At that time 27 years in Law Enforcement and just 4 more years until I retired, self doubt creeping in about my career choice, burn out a definite probability…and then this-an insignificant moment in a career of a Police Officer. A moment that neither harmed the world nor made it better as a whole, but a significant moment for this one man, a moment that changed this man’s life and the lives of everyone he knows and that loves him. The lives of all the people he speaks to at his AA meetings and the lives he’s changing by his example.

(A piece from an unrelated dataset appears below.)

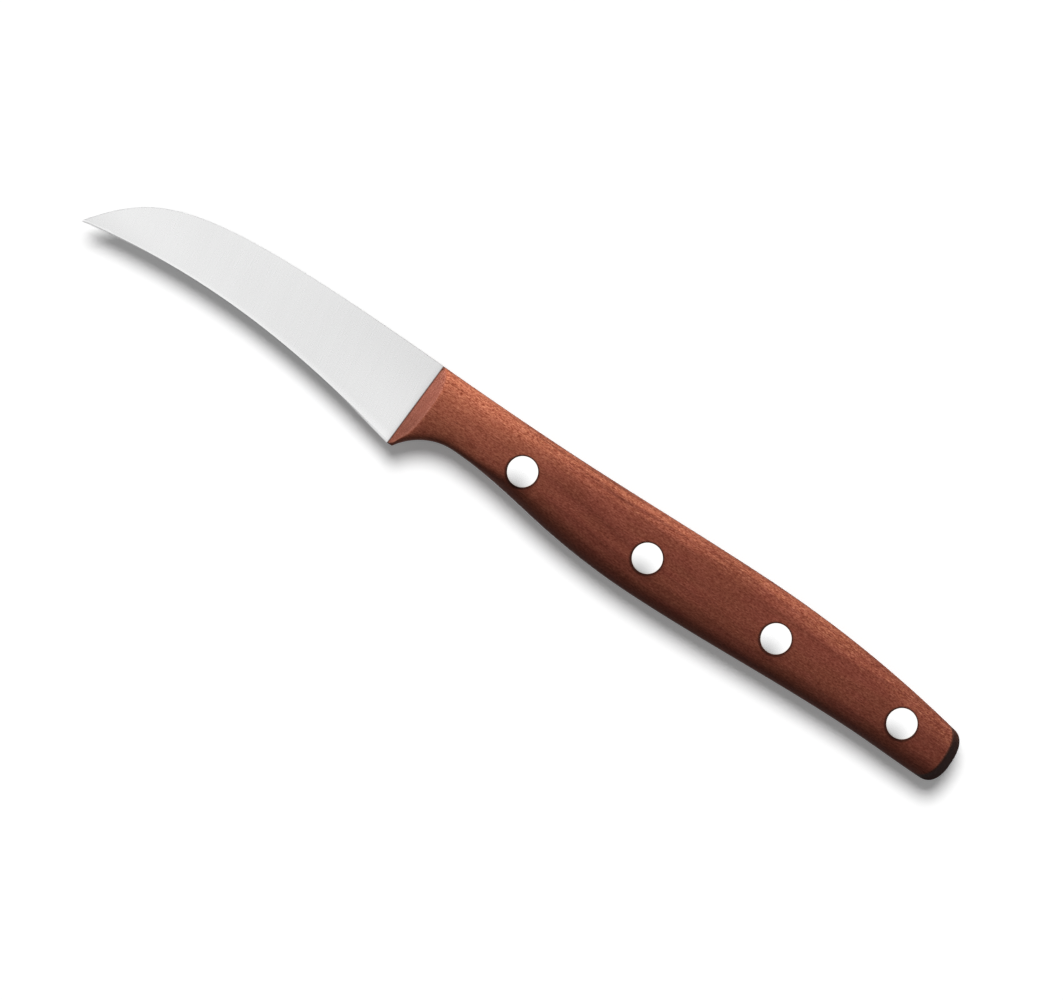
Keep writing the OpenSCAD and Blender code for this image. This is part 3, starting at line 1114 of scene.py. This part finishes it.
def wood_finish():
    """All layers of the wood, from the figure of the trunk up to the dirt and painted shade."""
    material, tree, shader = new_material("oiled_plum_wood")
    where = in_mm(tree)
    at = axes_of(tree, where)
    fibre = placed(tree, fine_lines, Vector=where, Length=3.2, Width=0.22, Contrast=1.6)
    mottle = stretched_noise(tree, where, mottle_scale, detail=2.0)
    pores = placed(tree, fine_lines, Vector=where, Length=1.3, Width=0.09, Contrast=1.0)
    pore = step_between(tree, pores, *pore_steps)
    fleck = step_between(tree, stretched_noise(tree, where, fleck_scale, detail=1.0), *fleck_steps)
    colour, golden = lighter_bands(tree, where, at, trunk_figure(tree, where, at))
    colour = cut_faces(tree, where, at, darker_parts(tree, where, at, colour))
    colour = tint(tree, 1.0, colour, grain_shades(tree, where, fibre, mottle), "MULTIPLY")
    colour = laid(tree, colour, wood_gold, fleck, golden)
    colour = laid(tree, colour, wood_dark, pore, pore_share)
    tree.links.new(dirt_and_shadow_lines(tree, where, at, colour), shader.inputs["Base Color"])
    rough = ranged(tree, fibre, 0, 1, wood_smooth, wood_rough)
    tree.links.new(calc(tree, "ADD", rough, times(tree, pore, pore_rough)), shader.inputs["Roughness"])
    around = minus(tree, placed(tree, nearest_pin, Vector=where), head_d / 2)
    normal = relief(tree, inverse(tree, step_between(tree, around, 0.0, mound_width)), mound_h)
    for height, depth in ((inverse(tree, pore), pore_depth), (mottle, mottle_h), (fibre, fibre_h)):
        normal = relief(tree, height, depth, normal)
    tree.links.new(normal, shader.inputs["Normal"])
    shader.inputs["Specular IOR Level"].default_value = wood_gloss
    return material


wood = wood_finish()
for piece in (upper, lower):
    piece.data.materials.append(wood)

# %% [markdown]
# ## Satin steel
#
# The blade is ground on a wheel that runs across it and then finely polished, which leaves
# a satin face with hair-fine lines from spine to edge. The lines are too fine to see one by
# one, so they go into roughness and a very shallow relief rather than into the mesh. Towards
# the handle and the spine the face is painted a shade greyer: painted shade for the darker
# reflection near the wood. The honed bevel is painted brighter, a painted highlight. In the
# corner between steel and wood a thin dark line of painted shade is laid, with a faint
# painted shade beside it.

# %% The honed edge
honed_reach, rim_points = 1.05, 400


def mark_honed(piece):
    """Marks the bevel along the edge, which is painted brighter than the ground face as a painted
    highlight.
    """
    x, y = points_of(piece)[:2]
    rim = edge(np.linspace(0, 1, rim_points))
    off = np.array([np.hypot(rim[:, 0] - a, rim[:, 1] - b).min() for a, b in zip(x, y)])
    honed = (off < honed_reach * bevel_h) & (x < 0)
    store(piece, "honed", honed)
    print("honed points:", int(honed.sum()))


mark_honed(blade)

# %% The blade's finish
steel_colour, steel_soft, honed_highlight_colour = (0.91,) * 3, (0.896,) * 3, (1.0,) * 3
black = (0.0,) * 3
wheel_turn, soft_steps = 82.0, (0.25, 0.75)
greyer_x, greyer_y, heel_shade = (-62.0, -22.0), (-5.0, 8.5), 0.11
seams, seam_end = ((1.3, 0.07), (0.17, 0.6)), 0.1
steel_smooth, steel_rough, steel_relief = 0.25, 0.31, 0.0005


def seam_shades(tree, at, colour):
    """Painted shade: darkens the steel within some reach of the slanted front of the wood."""
    beyond = minus(tree, at["X"], times(tree, at["Y"], front_slant))
    beyond = minus(tree, beyond, float(shift[0] - front_slant * shift[1]))
    visible = inverse(tree, step_between(tree, beyond, 0.0, seam_end))
    for reach, darker in seams:
        seam = times(tree, step_between(tree, beyond, -reach, 0.0), visible)
        colour = laid(tree, colour, black, seam, darker)
    return colour


def steel_finish():
    """Ground steel with its wheel lines, painted shade near the handle and in the corner at the wood,
    and the bevel's painted highlight.
    """
    material, tree, shader = new_material("satin_steel")
    where = in_mm(tree)
    at = axes_of(tree, where)
    across = turned_by(tree, where, wheel_turn)
    lines = placed(tree, fine_lines, Vector=across, Length=9.0, Width=0.09, Contrast=1.4)
    soft = placed(tree, fine_lines, Vector=across, Length=26.0, Width=2.2, Contrast=1.0)
    colour = tint(tree, step_between(tree, soft, *soft_steps), steel_soft, steel_colour)
    # Painted shade: the face turns a little greyer towards the handle and the spine.
    handle_painted_shade = times(tree, step_between(tree, at["X"], *greyer_x), step_between(tree, at["Y"], *greyer_y))
    colour = laid(tree, colour, black, handle_painted_shade, heel_shade)
    # Painted highlight: the honed bevel is drawn brighter than the ground face.
    colour = tint(tree, mark(tree, "honed"), colour, honed_highlight_colour)
    tree.links.new(seam_shades(tree, at, colour), shader.inputs["Base Color"])
    tree.links.new(ranged(tree, lines, 0, 1, steel_smooth, steel_rough), shader.inputs["Roughness"])
    tree.links.new(relief(tree, lines, steel_relief), shader.inputs["Normal"])
    shader.inputs["Metallic"].default_value = 1.0
    return material


blade.data.materials.clear()
blade.data.materials.append(steel_finish())

# %% [markdown]
# ## Polished aluminium
#
# The heads of the pins are sanded flush together with the wood and polished with it, so
# they carry short scratches in the direction of the belt. Their rim is tinted warmer as a
# painted reflection of the wood round them.

# %% The pins' finish
pin_colour, pin_rim_reflection_colour = (0.97, 0.97, 0.97), (0.97, 0.93, 0.89)
rim_from, rim_to = 0.35, 0.05
pin_smooth, pin_rough, pin_relief = 0.16, 0.22, 0.0008


def aluminium_finish():
    """Polished aluminium, with a painted reflection of the wood that makes the rim a little warmer."""
    material, tree, shader = new_material("polished_aluminium")
    where = in_mm(tree)
    lines = placed(tree, fine_lines, Vector=where, Length=1.6, Width=0.07, Contrast=1.4)
    from_axis = placed(tree, nearest_pin, Vector=where)
    # Painted reflection: the rim is tinted warmer, as if it mirrored the wood.
    rim = step_between(tree, from_axis, head_d / 2 - rim_from, head_d / 2 - rim_to)
    tree.links.new(tint(tree, rim, pin_colour, pin_rim_reflection_colour), shader.inputs["Base Color"])
    tree.links.new(ranged(tree, lines, 0, 1, pin_smooth, pin_rough), shader.inputs["Roughness"])
    tree.links.new(relief(tree, lines, pin_relief), shader.inputs["Normal"])
    shader.inputs["Metallic"].default_value = 1.0
    return material


aluminium = aluminium_finish()

# %% Turning the pins
pin_sides, pin_seed, pin_sharp = 96, 7, 40


def make_pins():
    """All four pins as one plain mesh, with their faces outwards."""
    turning = bpy.data.meshes.new("pin_outline")
    turning.from_pydata([(r * MM, 0, z * MM) for r, z in outline],
                        [(i, i + 1) for i in range(len(outline) - 1)], [])
    pattern = bpy.data.objects.new("pin_outline", turning)
    drilled = bpy.data.meshes.new("drilled_places")
    drilled.from_pydata(place([(x, y, 0) for x, y in rivet_places]).tolist(), [], [])
    made = bpy.data.objects.new("handle_pins", drilled)
    for item in (pattern, made):
        bpy.context.scene.collection.objects.link(item)
    tree = pin_tree()
    values = {"Outline": pattern, "Sides": pin_sides, "Seed": pin_seed, "Metal": aluminium}
    nodes = made.modifiers.new("pins on their places", "NODES")
    nodes.node_group = tree
    for item in tree.interface.items_tree:
        if item.in_out == "INPUT" and item.name in values:
            nodes[item.identifier] = values[item.name]
    seen = made.evaluated_get(bpy.context.evaluated_depsgraph_get())
    made.data = bpy.data.meshes.new_from_object(seen)
    made.modifiers.clear()
    bpy.data.objects.remove(pattern)
    work = bmesh.new()
    work.from_mesh(made.data)
    if work.calc_volume(signed=True) < 0:
        bmesh.ops.reverse_faces(work, faces=work.faces)
    print("pins:", len(work.faces), "faces,", round(work.calc_volume(signed=True) / MM**3), "mm3")
    work.to_mesh(made.data)
    work.free()
    made.data.shade_smooth()
    made.data.set_sharp_from_angle(angle=math.radians(pin_sharp))
    return made


pins = make_pins()

# %% [markdown]
# ## Everything rides on one body
#
# Nothing moves on this knife, so each piece rides on the frame's only body and stands for
# the solids that it covers.

# %% Ride and replace
for piece, slot, nodes in (
        (blade, "blade_steel", ["blade"]), (upper, "handle_wood", ["scale_upper"]),
        (lower, "handle_wood", ["scale_lower"]),
        (pins, "rivet_metal", [f"rivet_{i + 1}" for i in range(rivet_n)])):
    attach(piece, "root")
    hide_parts(*nodes)

# %% [markdown]
# ## Camera
#
# The photograph looks straight down from far away, and the knife lies slanted in it. A
# long lens keeps the outline free of perspective.

# %% The camera
view_turn = math.radians(33.45)


def picture_way(right, up):
    """A direction that is seen in the picture as right and up, as a direction in the frame."""
    return Vector((right * math.cos(view_turn) - up * math.sin(view_turn),
                   right * math.sin(view_turn) + up * math.cos(view_turn), 0)).normalized()


def leaning(degrees, toward):
    """Straight up, leaned by some degrees toward a direction."""
    tilt = math.radians(degrees)
    return toward * math.sin(tilt) + Vector((0, 0, math.cos(tilt)))


view_width = 185.0
look_x, look_y, look_z = 2.99, -2.89, 6.0
lens, sensor = 250.0, 36.0

camera_data = bpy.data.cameras.new("camera")
camera_data.lens, camera_data.sensor_width = lens, sensor
camera = bpy.data.objects.new("camera", camera_data)
bpy.context.scene.collection.objects.link(camera)
camera.location = Vector((look_x, look_y, look_z + view_width * lens / sensor)) * MM
camera.rotation_euler = (0, 0, view_turn)
bpy.context.scene.camera = camera

# %% [markdown]
# ## Floor and light
#
# The light comes from the top of the picture. One soft sun draws the short shadow on the
# floor and two lower ones model the round shoulders of the wood: with light linking, each
# lamp reaches only what it is meant for. Only the lower half of the knife stops the first
# sun, so that the handle's shadow is as short as the blade's. The floor is white to the
# camera. The metals mirror no lamp, only a white sky that darkens towards the bottom of
# the picture, with a soft grey place to the lower left of the camera, which shades the
# domes of the pins.

# %% The floor
floor_fill, floor_mirrored, floor_bounce = 0.15, 0.28, 0.18
floor_size = 3.0


def mirror_rays(tree):
    """1 for what the metals mirror straight into the camera, and 1 for the camera's own rays."""
    path = add(tree, "ShaderNodeLightPath").outputs
    shiny = calc(tree, "MAXIMUM", path["Is Glossy Ray"], path["Is Transmission Ray"])
    direct = calc(tree, "LESS_THAN", path["Diffuse Depth"], 0.5)
    return times(tree, shiny, direct), path["Is Camera Ray"]


def floor_finish():
    """White to the camera, grey to the metals, and nearly dark to the light that it returns."""
    material = bpy.data.materials.new("white_floor")
    material.use_nodes = True
    tree = material.node_tree
    tree.nodes.clear()
    mirrors, camera_sees = mirror_rays(tree)
    white = add(tree, "ShaderNodeBsdfDiffuse", {"Color": (1, 1, 1, 1)})
    lift = add(tree, "ShaderNodeEmission", {"Color": (1, 1, 1, 1), "Strength": floor_fill})
    seen = add(tree, "ShaderNodeAddShader", {0: white.outputs[0], 1: lift.outputs[0]})
    mirrored = add(tree, "ShaderNodeEmission", {"Color": (1, 1, 1, 1), "Strength": floor_mirrored})
    bounced = add(tree, "ShaderNodeBsdfDiffuse", {"Color": (floor_bounce,) * 3 + (1,)})
    dull = add(tree, "ShaderNodeMixShader", {0: mirrors, 1: bounced.outputs[0], 2: mirrored.outputs[0]})
    final = add(tree, "ShaderNodeMixShader", {0: camera_sees, 1: dull.outputs[0], 2: seen.outputs[0]})
    add(tree, "ShaderNodeOutputMaterial", {"Surface": final.outputs[0]})
    return material


floor_mesh = bpy.data.meshes.new("floor")
a = floor_size / 2
floor_mesh.from_pydata([(-a, -a, 0), (a, -a, 0), (a, a, 0), (-a, a, 0)], [], [(0, 1, 2, 3)])
floor_mesh.materials.append(floor_finish())
floor = bpy.data.objects.new("floor", floor_mesh)
bpy.context.scene.collection.objects.link(floor)

# %% The lamps
floor_only = bpy.data.collections.new("floor_only")
floor_only.objects.link(floor)
all_but_floor = bpy.data.collections.new("all_but_floor")
all_but_floor.objects.link(floor)
all_but_floor.collection_objects[0].light_linking.link_state = "EXCLUDE"
lower_half = bpy.data.collections.new("lower_half")
for piece in (blade, lower):
    lower_half.objects.link(piece)


def sun(name, reaches, from_zenith, level, softness, shadow=True, stopped_by=None):
    """A sun from the top of the picture. level is what it gives to a level surface."""
    lamp = bpy.data.lights.new(name, "SUN")
    lamp.energy = level * math.pi / math.cos(math.radians(from_zenith))
    lamp.angle = math.radians(softness)
    lamp.use_shadow = shadow
    made = bpy.data.objects.new(name, lamp)
    made.rotation_euler = leaning(from_zenith, picture_way(0, 1)).to_track_quat("Z", "Y").to_euler()
    bpy.context.scene.collection.objects.link(made)
    made.visible_glossy = False
    made.light_linking.receiver_collection = reaches
    made.light_linking.blocker_collection = stopped_by


sun("shadow_sun", floor_only, from_zenith=27, level=0.75, softness=27.5, stopped_by=lower_half)
sun("shaping_sun", all_but_floor, from_zenith=46, level=0.76, softness=36)
sun("shoulder_sun", all_but_floor, from_zenith=78, level=0.09, softness=30, shadow=False)

# %% The world
fill_level, sky_level, low_level = 0.15, 1.155, 0.16
sky_lean, sky_full, sky_end = 8.0, 34.0, 84.0
patch_lean, patch_width, patch_level = 22.0, 28.0, 0.2
patch_way = (-0.5, -0.87)


def make_world():
    """A white world to the camera, a shaded sky to the metals and a plain low fill to the rest."""
    world = bpy.data.worlds.new("studio")
    world.use_nodes = True
    tree = world.node_tree
    tree.nodes.clear()
    ray = add(tree, "ShaderNodeTexCoord").outputs["Generated"]

    def fading(axis, near, far, near_level, far_level):
        """Light of a level near an axis that fades to another level farther off, in degrees."""
        facing = add(tree, "ShaderNodeVectorMath", {0: ray, 1: tuple(axis)}, operation="DOT_PRODUCT")
        angle = calc(tree, "ARCCOSINE", calc(tree, "MINIMUM", facing.outputs["Value"], 1.0))
        return add(tree, "ShaderNodeMapRange", {
            "Value": angle, "From Min": math.radians(near), "From Max": math.radians(far),
            "To Min": near_level, "To Max": far_level}, interpolation_type="SMOOTHSTEP").outputs[0]

    sky = fading(leaning(sky_lean, picture_way(0, 1)), sky_full, sky_end, sky_level, low_level)
    patch = fading(leaning(patch_lean, picture_way(*patch_way)), 0, patch_width, patch_level, 1.0)
    mirrors, camera_sees = mirror_rays(tree)
    mirrored = minus(tree, times(tree, sky, patch), fill_level)
    level = calc(tree, "ADD", times(tree, mirrors, mirrored), fill_level)
    level = calc(tree, "ADD", level, times(tree, camera_sees, 1.0 - fill_level))
    light = add(tree, "ShaderNodeBackground", {"Color": (1, 1, 1, 1), "Strength": level})
    add(tree, "ShaderNodeOutputWorld", {"Surface": light.outputs[0]})
    bpy.context.scene.world = world


make_world()
bpy.context.scene.view_settings.view_transform = "Standard"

The pebble dropped in the pond, the ever expanding circles it creates until it reaches the shore of someone else’s life. As I stood in McDonalds I realized it had come full circle back to my shore. A life I had touched so many years ago had come back to touch mine, and erased all the self doubt that I felt. Did I make the right choice?

I think so.

Categories : Family Life

Comments

  1. Bob Regan says:

    Eric ,great job as usual I was fortunate enough to meet you a couple times while I worked in New Brunswick PD over the years I retired also in 2000 ,keep up the good work bro we appreciate everything you say you know you speak for all of us

  2. I have had the same feelings along my trail. I Questioned working away from home for 3 years. My woman would fly in to visit when i could get a day or 2 off. I was working 230pm – 430am 7 days on a special project. I lived in Folly Beach SC and after work I would walk out and sit in the morning to watch the sun rise. Always thinking about this crazy world and have i made a difference or saved a life. I or We received a letter that thanked us for saving a group of young men at war (Iraq) when they hit a IED that blew the MRAP 15 feet up in the air. The driver did not survive his injury’s. The other 5 survived. Pictures were included. It gave my crew a whole new outlook on our long hours and no life.
    We all make choices some good some bad. I feel it was like yours a good choice and I can tell your a good man Eric. Peace be with you and your family. Thanks for being a peace officer. Wish people would take orders and obey. They should pass a law If you don’t obey an order you get shot. lmao!